DATA SECTION:
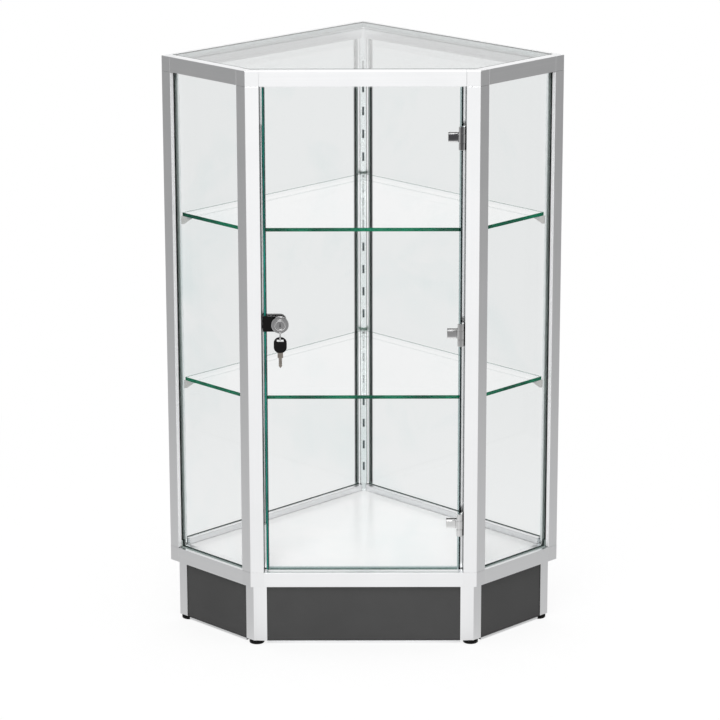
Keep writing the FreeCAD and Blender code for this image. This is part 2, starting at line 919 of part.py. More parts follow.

--

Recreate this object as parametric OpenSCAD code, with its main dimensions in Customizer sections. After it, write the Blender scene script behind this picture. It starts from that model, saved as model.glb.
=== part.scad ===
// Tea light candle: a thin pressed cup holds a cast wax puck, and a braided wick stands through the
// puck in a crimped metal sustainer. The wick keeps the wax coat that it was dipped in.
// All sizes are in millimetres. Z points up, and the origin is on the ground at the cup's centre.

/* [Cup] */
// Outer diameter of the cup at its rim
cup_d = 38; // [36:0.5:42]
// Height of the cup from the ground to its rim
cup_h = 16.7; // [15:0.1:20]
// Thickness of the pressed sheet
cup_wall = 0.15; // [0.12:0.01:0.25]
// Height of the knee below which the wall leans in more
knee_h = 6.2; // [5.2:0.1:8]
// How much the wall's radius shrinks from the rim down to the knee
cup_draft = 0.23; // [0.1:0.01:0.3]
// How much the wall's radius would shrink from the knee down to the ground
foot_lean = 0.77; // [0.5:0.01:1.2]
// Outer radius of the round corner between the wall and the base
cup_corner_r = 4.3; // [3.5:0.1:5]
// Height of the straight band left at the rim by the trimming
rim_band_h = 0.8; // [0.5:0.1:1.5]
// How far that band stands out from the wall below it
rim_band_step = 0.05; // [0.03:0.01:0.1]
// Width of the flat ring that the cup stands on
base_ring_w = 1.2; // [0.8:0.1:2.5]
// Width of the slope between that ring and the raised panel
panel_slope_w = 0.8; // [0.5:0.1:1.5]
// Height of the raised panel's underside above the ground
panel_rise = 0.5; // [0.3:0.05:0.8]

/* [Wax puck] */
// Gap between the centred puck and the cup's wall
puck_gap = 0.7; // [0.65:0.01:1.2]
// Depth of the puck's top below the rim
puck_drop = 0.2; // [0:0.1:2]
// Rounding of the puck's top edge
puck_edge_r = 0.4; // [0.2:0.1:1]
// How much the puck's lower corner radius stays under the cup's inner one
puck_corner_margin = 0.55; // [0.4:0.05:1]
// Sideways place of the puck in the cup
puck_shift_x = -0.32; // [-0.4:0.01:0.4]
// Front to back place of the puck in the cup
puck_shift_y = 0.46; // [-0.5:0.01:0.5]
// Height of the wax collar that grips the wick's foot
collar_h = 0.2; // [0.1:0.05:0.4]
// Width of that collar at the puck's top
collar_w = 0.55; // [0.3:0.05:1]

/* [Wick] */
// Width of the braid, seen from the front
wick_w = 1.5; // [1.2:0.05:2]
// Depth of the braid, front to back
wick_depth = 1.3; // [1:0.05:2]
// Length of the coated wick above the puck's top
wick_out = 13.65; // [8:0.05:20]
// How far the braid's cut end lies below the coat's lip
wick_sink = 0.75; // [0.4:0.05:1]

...

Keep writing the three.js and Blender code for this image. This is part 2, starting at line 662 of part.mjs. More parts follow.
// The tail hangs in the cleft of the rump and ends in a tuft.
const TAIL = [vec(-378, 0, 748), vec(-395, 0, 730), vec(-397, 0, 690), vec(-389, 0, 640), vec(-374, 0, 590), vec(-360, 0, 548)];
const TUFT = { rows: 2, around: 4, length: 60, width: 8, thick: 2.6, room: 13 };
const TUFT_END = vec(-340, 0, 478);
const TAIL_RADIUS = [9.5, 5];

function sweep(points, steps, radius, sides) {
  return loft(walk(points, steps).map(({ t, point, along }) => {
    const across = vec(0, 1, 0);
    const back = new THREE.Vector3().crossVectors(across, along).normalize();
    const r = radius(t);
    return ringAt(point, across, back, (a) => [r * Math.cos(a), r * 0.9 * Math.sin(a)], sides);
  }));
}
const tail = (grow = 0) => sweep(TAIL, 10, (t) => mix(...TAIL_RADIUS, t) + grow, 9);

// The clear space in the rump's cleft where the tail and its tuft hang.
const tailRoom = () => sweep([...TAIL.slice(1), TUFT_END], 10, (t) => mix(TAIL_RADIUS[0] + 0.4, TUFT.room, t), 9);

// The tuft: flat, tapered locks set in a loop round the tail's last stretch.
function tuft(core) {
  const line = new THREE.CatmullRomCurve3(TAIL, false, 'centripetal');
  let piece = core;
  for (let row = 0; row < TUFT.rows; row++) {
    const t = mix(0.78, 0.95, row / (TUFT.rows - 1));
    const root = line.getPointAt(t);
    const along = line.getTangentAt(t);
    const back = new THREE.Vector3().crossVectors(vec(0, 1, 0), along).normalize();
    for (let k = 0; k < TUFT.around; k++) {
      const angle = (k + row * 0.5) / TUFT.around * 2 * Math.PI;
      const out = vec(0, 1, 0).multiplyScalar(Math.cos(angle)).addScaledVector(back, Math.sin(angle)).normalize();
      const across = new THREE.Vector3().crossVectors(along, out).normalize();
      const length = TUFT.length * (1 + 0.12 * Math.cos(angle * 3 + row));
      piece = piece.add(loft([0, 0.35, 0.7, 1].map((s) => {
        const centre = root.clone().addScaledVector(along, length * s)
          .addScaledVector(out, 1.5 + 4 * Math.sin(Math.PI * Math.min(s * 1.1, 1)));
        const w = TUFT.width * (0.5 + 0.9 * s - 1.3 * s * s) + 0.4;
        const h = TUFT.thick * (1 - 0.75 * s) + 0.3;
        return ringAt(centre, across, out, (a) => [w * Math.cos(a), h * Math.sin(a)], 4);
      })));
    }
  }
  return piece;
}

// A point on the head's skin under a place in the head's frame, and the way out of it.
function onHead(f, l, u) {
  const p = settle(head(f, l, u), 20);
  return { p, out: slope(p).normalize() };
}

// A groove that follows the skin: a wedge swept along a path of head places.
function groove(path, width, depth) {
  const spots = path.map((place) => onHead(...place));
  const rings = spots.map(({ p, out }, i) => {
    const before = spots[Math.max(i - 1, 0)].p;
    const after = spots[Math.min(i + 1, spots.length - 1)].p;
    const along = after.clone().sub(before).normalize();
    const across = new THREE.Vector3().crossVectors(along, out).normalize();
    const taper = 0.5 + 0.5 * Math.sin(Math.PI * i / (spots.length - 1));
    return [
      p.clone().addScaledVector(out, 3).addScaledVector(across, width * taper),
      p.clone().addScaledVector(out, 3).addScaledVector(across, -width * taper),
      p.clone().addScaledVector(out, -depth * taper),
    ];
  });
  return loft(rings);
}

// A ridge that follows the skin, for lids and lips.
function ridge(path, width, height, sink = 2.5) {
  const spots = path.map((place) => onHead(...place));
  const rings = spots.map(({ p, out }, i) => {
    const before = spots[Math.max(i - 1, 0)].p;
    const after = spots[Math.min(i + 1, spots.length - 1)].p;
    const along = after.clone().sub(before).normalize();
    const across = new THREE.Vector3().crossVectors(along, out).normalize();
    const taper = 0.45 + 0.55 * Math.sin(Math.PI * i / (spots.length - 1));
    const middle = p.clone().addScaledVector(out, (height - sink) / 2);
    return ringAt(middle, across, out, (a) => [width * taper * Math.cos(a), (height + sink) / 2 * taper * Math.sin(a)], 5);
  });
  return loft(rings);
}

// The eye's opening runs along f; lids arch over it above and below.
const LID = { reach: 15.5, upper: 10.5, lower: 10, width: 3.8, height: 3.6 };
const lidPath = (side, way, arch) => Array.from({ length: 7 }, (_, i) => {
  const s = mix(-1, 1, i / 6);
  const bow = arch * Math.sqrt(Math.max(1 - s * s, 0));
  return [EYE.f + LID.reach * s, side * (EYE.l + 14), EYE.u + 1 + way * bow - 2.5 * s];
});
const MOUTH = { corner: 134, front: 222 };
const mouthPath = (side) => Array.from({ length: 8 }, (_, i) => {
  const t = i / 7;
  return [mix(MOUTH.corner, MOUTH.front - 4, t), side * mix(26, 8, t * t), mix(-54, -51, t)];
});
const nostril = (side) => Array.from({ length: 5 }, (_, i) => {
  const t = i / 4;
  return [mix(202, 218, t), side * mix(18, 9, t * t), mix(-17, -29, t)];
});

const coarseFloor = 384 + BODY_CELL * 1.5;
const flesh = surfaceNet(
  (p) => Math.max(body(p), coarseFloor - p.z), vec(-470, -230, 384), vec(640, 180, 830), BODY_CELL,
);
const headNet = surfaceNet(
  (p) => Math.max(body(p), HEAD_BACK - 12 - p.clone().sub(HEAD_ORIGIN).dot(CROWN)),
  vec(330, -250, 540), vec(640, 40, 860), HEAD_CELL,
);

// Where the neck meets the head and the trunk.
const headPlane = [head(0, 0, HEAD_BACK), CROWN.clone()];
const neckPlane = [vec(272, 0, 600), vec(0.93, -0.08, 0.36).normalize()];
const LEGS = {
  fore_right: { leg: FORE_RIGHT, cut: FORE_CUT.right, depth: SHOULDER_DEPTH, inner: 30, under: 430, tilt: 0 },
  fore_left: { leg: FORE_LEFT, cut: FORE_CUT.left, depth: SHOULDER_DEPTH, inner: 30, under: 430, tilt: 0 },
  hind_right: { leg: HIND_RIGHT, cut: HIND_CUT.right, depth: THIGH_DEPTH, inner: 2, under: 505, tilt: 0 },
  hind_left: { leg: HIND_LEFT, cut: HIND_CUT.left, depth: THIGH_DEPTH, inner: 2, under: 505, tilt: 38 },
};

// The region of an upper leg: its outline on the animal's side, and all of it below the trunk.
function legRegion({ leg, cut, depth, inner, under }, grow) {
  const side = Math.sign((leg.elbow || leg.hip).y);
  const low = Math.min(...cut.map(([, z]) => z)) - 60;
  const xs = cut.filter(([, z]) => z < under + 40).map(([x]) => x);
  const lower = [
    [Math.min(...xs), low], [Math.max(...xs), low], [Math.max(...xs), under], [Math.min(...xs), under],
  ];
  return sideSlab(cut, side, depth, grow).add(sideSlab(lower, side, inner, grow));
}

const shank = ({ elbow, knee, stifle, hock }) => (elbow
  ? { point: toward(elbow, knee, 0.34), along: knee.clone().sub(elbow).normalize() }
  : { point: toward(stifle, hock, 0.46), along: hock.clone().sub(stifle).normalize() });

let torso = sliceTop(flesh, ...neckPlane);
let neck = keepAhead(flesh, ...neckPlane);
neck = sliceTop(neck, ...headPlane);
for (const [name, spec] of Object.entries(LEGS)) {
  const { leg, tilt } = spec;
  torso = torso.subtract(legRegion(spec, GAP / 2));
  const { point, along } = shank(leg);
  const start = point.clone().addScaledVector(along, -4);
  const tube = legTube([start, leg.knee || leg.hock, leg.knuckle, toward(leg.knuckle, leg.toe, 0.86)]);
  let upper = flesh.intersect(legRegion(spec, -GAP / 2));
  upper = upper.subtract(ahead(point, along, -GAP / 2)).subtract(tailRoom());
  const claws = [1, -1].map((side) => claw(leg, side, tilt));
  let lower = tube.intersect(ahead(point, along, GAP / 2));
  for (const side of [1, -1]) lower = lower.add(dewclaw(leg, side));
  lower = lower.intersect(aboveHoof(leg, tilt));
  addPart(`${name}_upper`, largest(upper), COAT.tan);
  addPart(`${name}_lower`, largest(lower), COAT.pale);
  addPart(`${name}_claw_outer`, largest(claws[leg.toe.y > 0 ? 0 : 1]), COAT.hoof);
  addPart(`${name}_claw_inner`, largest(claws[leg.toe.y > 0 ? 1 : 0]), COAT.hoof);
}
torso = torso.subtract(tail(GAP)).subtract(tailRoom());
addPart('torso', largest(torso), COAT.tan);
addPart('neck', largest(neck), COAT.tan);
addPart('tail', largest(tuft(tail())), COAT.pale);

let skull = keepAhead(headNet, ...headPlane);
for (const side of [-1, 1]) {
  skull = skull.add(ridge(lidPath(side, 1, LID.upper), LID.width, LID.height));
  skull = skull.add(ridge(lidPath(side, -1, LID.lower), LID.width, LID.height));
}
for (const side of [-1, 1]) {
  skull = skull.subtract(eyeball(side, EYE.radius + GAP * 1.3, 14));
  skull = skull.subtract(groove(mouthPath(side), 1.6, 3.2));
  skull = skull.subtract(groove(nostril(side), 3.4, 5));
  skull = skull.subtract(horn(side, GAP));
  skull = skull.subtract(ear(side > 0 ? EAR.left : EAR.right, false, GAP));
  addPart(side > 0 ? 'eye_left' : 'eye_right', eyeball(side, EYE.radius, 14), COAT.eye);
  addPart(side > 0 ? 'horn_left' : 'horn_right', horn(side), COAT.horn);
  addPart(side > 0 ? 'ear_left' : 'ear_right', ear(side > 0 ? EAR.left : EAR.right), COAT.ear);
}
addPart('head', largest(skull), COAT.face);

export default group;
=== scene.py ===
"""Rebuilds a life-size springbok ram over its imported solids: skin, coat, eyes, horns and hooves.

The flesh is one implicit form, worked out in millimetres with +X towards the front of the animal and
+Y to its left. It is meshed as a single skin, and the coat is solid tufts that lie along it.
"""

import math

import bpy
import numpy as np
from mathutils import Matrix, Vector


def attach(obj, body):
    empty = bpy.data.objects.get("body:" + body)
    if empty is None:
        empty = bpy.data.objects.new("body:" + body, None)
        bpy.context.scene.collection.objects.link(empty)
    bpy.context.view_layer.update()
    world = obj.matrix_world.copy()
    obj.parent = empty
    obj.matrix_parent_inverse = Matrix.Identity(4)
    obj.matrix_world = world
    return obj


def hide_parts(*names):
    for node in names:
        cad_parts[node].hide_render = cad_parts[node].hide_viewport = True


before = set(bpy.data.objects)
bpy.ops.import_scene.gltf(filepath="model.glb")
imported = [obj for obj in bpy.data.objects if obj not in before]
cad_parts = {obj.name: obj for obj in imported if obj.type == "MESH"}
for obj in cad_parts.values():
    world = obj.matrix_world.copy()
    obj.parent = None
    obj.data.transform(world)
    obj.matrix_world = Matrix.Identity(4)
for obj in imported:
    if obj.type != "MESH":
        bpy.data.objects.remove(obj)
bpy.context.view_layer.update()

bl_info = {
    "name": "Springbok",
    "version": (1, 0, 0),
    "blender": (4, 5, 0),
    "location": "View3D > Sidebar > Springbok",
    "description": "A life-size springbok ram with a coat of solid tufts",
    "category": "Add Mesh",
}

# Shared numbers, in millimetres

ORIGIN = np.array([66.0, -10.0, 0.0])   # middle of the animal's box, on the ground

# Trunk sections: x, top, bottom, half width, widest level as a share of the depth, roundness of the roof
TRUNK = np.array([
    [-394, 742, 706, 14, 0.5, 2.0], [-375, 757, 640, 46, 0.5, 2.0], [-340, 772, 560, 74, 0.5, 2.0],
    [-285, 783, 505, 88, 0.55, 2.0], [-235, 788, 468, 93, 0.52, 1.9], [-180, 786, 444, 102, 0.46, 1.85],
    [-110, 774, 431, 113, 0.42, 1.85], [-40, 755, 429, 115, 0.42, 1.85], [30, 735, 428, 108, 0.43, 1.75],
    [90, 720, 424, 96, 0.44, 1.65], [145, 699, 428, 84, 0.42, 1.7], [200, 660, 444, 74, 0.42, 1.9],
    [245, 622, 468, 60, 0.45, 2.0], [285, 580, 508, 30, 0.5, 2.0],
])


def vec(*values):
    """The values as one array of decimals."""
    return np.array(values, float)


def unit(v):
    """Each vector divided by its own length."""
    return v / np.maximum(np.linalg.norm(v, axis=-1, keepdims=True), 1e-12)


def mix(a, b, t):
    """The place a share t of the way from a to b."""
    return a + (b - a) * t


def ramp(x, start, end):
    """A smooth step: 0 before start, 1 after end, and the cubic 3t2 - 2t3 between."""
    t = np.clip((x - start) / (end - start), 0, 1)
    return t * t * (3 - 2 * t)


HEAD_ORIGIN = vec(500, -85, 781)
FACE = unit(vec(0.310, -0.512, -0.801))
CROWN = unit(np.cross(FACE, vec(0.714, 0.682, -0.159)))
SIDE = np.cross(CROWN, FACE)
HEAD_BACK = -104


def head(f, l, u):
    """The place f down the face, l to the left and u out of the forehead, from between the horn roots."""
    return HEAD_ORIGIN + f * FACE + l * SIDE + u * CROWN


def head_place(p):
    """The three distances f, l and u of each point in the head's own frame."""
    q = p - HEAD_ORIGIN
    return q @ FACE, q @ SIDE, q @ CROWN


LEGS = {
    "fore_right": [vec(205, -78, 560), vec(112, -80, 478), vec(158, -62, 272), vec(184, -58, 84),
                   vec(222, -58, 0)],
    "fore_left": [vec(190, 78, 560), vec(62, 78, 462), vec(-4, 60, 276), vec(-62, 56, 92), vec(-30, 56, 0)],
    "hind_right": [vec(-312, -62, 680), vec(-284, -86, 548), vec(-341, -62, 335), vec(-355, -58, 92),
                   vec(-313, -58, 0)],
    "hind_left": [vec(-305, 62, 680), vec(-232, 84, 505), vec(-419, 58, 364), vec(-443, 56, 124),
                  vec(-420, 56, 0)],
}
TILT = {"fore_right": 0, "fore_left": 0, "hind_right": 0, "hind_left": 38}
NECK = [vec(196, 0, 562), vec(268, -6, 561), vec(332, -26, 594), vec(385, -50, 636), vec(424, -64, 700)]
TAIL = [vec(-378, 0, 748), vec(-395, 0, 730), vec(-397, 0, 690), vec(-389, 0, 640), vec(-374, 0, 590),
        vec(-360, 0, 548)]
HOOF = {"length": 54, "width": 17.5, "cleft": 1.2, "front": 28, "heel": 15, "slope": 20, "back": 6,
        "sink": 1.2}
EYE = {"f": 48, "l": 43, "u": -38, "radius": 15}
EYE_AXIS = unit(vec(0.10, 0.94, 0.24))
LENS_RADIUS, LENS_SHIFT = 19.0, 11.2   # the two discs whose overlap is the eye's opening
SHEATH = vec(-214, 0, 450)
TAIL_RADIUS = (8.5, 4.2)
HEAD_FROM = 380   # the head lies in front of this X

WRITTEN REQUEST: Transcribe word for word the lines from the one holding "let skull = keepAhead(headNet, ...headPlane);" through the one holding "obj.data.transform(world)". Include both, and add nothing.

RESPONSE:
let skull = keepAhead(headNet, ...headPlane);
for (const side of [-1, 1]) {
  skull = skull.add(ridge(lidPath(side, 1, LID.upper), LID.width, LID.height));
  skull = skull.add(ridge(lidPath(side, -1, LID.lower), LID.width, LID.height));
}
for (const side of [-1, 1]) {
  skull = skull.subtract(eyeball(side, EYE.radius + GAP * 1.3, 14));
  skull = skull.subtract(groove(mouthPath(side), 1.6, 3.2));
  skull = skull.subtract(groove(nostril(side), 3.4, 5));
  skull = skull.subtract(horn(side, GAP));
  skull = skull.subtract(ear(side > 0 ? EAR.left : EAR.right, false, GAP));
  addPart(side > 0 ? 'eye_left' : 'eye_right', eyeball(side, EYE.radius, 14), COAT.eye);
  addPart(side > 0 ? 'horn_left' : 'horn_right', horn(side), COAT.horn);
  addPart(side > 0 ? 'ear_left' : 'ear_right', ear(side > 0 ? EAR.left : EAR.right), COAT.ear);
}
addPart('head', largest(skull), COAT.face);

export default group;
=== scene.py ===
"""Rebuilds a life-size springbok ram over its imported solids: skin, coat, eyes, horns and hooves.

The flesh is one implicit form, worked out in millimetres with +X towards the front of the animal and
+Y to its left. It is meshed as a single skin, and the coat is solid tufts that lie along it.
"""

import math

import bpy
import numpy as np
from mathutils import Matrix, Vector


def attach(obj, body):
    empty = bpy.data.objects.get("body:" + body)
    if empty is None:
        empty = bpy.data.objects.new("body:" + body, None)
        bpy.context.scene.collection.objects.link(empty)
    bpy.context.view_layer.update()
    world = obj.matrix_world.copy()
    obj.parent = empty
    obj.matrix_parent_inverse = Matrix.Identity(4)
    obj.matrix_world = world
    return obj


def hide_parts(*names):
    for node in names:
        cad_parts[node].hide_render = cad_parts[node].hide_viewport = True


before = set(bpy.data.objects)
bpy.ops.import_scene.gltf(filepath="model.glb")
imported = [obj for obj in bpy.data.objects if obj not in before]
cad_parts = {obj.name: obj for obj in imported if obj.type == "MESH"}
for obj in cad_parts.values():
    world = obj.matrix_world.copy()
    obj.parent = None
    obj.data.transform(world)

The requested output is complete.